Now that we have confirmation that tapir-netty-loom suffers from latency issues, the next step could be running PostBytes with a profiler and looking for hot frames. Other backends stay between 25 and 50ms for the 99.999th percentile, with a clear, impressive outlier of tapir-vertx-ce. Tapir-nima is second best until 99.99%, when it becomes slightly slower than tapir-pekko and vanilla http4s.
PostLongBytes
Our last test sends data to the same POST endpoint, but this time, it’s 5 megabytes that have to be processed and loaded into a byte array in memory before sending a response.

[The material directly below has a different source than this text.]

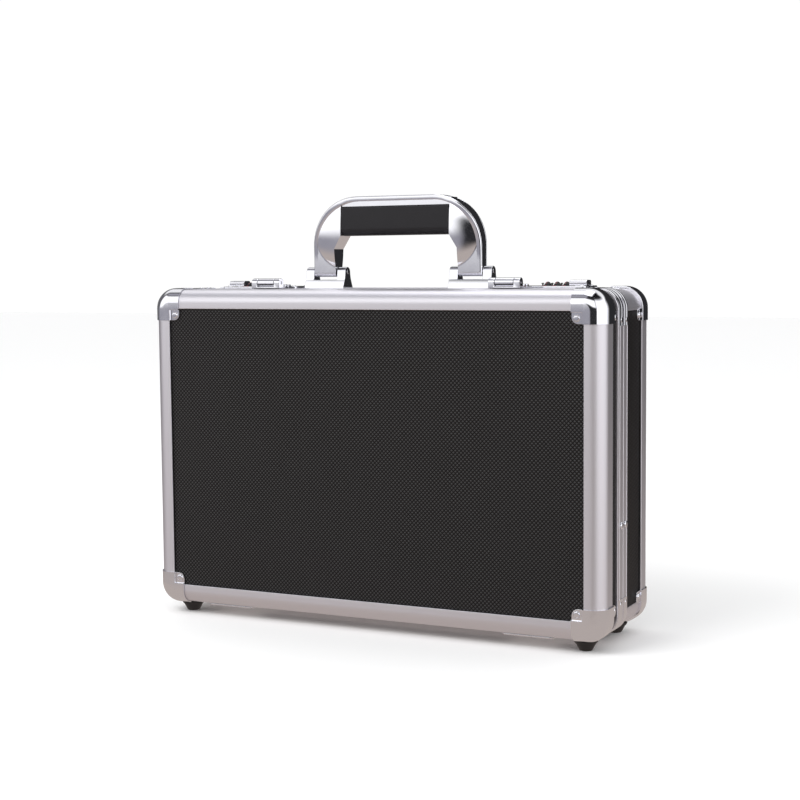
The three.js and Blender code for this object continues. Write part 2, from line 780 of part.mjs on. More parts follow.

Both tapir-netty-future and tapir-netty-loom lead in this test. Underneath these backends use the netty-reactive-streams integration, which efficiently processes larger byte streams. The tapir-nima server is again significantly slower, probably due to the mentioned direct method of obtaining the byte array. What’s surprising is that tapir-vertx-cats now becomes the slowest, although it was one of the best backends for short input arrays. Perhaps its way of obtaining data (calling routingContext.body.buffer().getBytes) performs poorly when dealing with larger buffers. Let’s analyze the latency distribution:
We can see that tapir-nima stands out already at the 90th percentile and becomes significantly worse than the rest on higher percentiles. Other servers are pretty consistently distributed between 430ms and 700ms, where the lowest latency is observed for http4s, and tapir-netty-loom ends on the higher end of this range.
Conclusions
The loom-based backends show good performance characteristics but need to be optimized to process incoming request data more efficiently. They show outstanding characteristics for processing simple GETs, so there’s a good chance to make their POST processing more robust.
Additionally, we confirmed that leading Tapir backends do not lag behind their vanilla counterparts regarding both latency and throughput, which is another strong confirmation that Tapir is a safe and performant library for demanding projects.